• _Written instruction_
Return the line containing "box = shape.BoundBox", the line containing "bpy.context.scene.collection.objects.link(empty)", and every line between them, exactly as they stand. Output nothing else.

• _Dataset section_
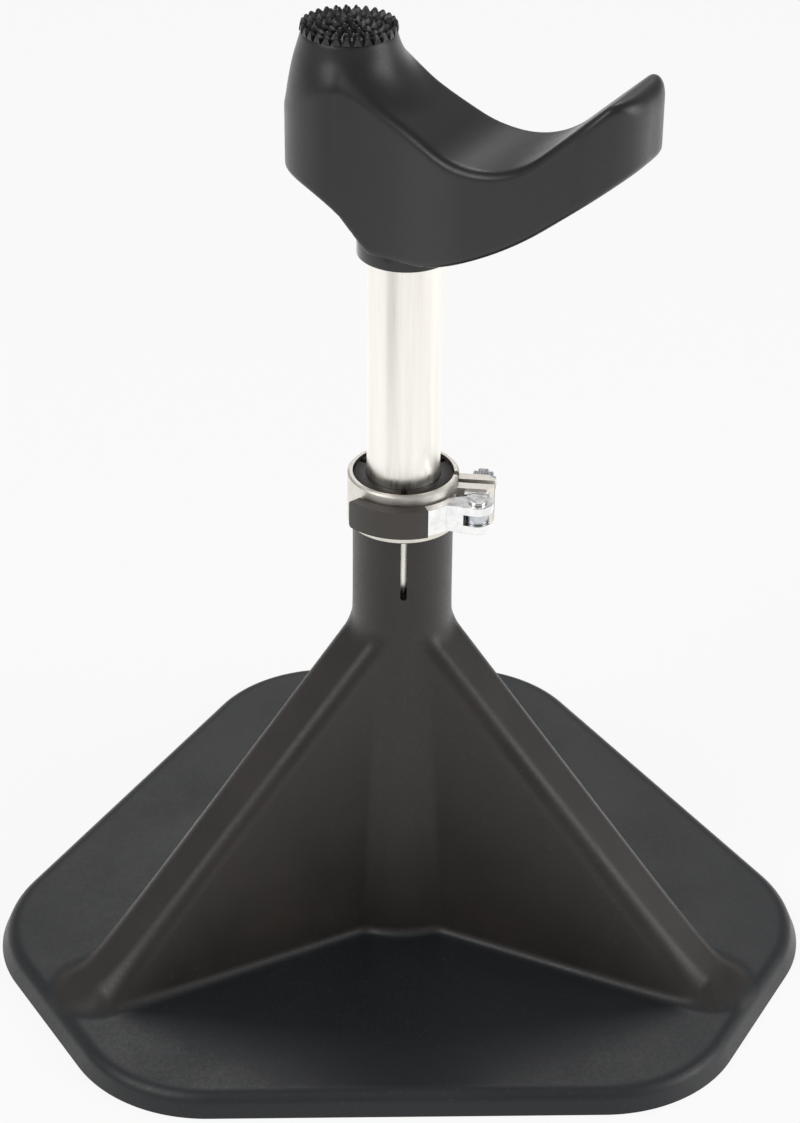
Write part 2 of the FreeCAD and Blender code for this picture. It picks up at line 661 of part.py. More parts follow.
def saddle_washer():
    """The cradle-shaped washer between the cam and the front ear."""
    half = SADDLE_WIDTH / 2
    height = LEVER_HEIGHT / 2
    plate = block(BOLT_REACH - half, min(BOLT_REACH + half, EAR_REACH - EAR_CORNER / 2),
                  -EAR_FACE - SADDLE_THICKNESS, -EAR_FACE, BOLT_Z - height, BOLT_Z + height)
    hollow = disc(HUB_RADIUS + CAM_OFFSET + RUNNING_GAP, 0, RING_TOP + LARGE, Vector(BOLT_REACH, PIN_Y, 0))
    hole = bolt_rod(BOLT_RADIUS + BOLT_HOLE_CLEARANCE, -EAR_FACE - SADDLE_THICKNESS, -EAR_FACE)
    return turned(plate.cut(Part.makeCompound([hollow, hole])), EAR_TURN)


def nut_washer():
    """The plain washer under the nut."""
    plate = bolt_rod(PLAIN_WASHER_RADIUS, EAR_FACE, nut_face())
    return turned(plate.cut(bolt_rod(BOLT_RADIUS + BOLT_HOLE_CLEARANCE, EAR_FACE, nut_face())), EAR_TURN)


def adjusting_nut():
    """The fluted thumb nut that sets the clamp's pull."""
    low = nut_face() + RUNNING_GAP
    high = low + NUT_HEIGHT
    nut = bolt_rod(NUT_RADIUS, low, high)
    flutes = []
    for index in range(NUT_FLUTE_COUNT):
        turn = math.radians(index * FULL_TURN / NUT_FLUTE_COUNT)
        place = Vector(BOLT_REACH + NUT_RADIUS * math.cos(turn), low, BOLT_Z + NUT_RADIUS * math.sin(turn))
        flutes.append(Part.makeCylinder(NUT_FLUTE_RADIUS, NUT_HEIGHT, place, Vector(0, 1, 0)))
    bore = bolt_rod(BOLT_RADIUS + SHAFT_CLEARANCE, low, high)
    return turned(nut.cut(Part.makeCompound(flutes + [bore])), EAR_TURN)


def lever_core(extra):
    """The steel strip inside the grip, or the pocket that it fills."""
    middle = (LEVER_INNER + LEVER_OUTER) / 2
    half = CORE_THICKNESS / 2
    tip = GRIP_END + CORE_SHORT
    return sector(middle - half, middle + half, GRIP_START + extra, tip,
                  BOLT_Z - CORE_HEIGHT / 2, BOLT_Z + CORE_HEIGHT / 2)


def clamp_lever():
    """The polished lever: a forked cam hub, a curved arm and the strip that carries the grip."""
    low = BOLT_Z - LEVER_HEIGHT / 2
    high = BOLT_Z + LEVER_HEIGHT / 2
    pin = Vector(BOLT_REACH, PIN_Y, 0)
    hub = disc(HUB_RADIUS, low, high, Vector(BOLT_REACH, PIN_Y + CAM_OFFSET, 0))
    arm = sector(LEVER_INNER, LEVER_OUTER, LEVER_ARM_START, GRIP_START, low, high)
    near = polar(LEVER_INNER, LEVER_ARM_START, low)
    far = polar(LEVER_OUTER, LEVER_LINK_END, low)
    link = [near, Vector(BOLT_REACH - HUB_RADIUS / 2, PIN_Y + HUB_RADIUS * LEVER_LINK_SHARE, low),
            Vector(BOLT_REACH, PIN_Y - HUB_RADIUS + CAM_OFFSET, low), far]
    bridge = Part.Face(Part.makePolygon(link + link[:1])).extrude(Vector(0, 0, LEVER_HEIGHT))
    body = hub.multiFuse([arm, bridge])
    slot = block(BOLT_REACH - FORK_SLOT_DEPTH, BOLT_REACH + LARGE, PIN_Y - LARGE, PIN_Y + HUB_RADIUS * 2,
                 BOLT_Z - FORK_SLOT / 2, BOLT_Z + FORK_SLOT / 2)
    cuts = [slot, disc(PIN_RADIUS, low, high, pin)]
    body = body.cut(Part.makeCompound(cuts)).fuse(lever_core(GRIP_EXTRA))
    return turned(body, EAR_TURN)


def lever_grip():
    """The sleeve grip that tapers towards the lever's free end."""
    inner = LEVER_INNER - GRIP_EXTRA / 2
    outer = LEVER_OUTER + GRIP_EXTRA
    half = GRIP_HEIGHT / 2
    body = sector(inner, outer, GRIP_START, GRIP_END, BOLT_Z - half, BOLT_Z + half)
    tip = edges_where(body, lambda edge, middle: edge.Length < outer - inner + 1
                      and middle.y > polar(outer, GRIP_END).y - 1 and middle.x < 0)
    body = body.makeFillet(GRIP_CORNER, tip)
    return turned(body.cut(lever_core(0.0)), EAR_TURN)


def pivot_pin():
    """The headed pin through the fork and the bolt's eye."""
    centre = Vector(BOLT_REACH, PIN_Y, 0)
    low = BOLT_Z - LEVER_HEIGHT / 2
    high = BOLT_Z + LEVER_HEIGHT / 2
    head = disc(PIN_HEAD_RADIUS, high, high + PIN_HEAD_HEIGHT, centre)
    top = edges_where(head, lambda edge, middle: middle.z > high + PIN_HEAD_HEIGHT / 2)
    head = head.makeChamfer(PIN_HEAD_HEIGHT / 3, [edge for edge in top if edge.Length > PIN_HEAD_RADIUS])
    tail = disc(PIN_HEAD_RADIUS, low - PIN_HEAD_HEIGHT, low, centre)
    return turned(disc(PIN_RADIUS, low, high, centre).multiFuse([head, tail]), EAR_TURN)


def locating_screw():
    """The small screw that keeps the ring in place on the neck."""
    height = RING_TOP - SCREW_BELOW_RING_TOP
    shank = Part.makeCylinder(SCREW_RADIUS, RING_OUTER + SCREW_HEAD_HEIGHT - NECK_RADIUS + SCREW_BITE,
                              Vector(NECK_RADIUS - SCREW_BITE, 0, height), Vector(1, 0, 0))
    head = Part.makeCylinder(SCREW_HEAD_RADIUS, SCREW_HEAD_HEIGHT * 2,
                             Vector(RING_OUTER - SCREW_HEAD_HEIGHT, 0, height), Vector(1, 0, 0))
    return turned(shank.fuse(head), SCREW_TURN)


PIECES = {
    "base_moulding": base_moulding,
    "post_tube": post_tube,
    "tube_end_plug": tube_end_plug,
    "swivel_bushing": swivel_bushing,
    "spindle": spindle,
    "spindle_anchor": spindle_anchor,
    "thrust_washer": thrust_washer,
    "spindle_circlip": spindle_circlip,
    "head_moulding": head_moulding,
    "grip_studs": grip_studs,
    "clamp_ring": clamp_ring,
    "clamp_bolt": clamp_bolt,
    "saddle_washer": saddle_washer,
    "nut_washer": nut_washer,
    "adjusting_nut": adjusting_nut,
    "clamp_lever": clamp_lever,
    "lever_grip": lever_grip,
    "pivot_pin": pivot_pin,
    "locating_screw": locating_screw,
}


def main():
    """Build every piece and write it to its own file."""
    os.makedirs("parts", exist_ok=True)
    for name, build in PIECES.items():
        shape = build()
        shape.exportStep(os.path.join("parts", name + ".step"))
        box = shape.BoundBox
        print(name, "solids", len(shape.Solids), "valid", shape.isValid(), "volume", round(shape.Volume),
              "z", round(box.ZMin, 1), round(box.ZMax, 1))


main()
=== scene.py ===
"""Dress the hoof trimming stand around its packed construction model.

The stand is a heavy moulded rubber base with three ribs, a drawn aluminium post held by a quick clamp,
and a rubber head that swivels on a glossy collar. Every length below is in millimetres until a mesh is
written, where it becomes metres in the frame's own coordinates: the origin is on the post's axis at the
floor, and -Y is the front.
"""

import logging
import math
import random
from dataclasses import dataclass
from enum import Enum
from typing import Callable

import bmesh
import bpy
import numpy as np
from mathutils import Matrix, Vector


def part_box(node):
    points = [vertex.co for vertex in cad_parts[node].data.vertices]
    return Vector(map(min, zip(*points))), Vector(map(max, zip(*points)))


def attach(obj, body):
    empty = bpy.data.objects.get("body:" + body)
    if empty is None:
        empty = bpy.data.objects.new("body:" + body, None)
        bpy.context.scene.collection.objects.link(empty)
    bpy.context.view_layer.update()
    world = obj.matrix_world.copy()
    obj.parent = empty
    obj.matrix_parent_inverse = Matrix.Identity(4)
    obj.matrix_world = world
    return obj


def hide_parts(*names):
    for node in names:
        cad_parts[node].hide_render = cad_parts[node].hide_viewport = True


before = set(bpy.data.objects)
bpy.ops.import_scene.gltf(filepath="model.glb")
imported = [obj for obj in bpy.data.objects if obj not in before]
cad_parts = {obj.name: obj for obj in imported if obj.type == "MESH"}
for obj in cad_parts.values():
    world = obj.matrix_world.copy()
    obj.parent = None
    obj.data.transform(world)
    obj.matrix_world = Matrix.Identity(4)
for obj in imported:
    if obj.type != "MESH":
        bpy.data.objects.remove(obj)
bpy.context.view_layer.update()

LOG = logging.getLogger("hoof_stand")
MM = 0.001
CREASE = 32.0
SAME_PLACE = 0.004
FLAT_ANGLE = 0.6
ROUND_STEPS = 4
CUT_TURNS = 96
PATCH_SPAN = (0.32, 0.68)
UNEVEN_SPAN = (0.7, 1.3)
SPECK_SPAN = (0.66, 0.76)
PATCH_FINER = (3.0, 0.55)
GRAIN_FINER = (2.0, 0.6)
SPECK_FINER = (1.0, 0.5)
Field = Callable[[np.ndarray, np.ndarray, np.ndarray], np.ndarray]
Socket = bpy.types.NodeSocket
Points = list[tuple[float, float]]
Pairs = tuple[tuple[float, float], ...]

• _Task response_
        box = shape.BoundBox
        print(name, "solids", len(shape.Solids), "valid", shape.isValid(), "volume", round(shape.Volume),
              "z", round(box.ZMin, 1), round(box.ZMax, 1))


main()
=== scene.py ===
"""Dress the hoof trimming stand around its packed construction model.

The stand is a heavy moulded rubber base with three ribs, a drawn aluminium post held by a quick clamp,
and a rubber head that swivels on a glossy collar. Every length below is in millimetres until a mesh is
written, where it becomes metres in the frame's own coordinates: the origin is on the post's axis at the
floor, and -Y is the front.
"""

import logging
import math
import random
from dataclasses import dataclass
from enum import Enum
from typing import Callable

import bmesh
import bpy
import numpy as np
from mathutils import Matrix, Vector


def part_box(node):
    points = [vertex.co for vertex in cad_parts[node].data.vertices]
    return Vector(map(min, zip(*points))), Vector(map(max, zip(*points)))


def attach(obj, body):
    empty = bpy.data.objects.get("body:" + body)
    if empty is None:
        empty = bpy.data.objects.new("body:" + body, None)
        bpy.context.scene.collection.objects.link(empty)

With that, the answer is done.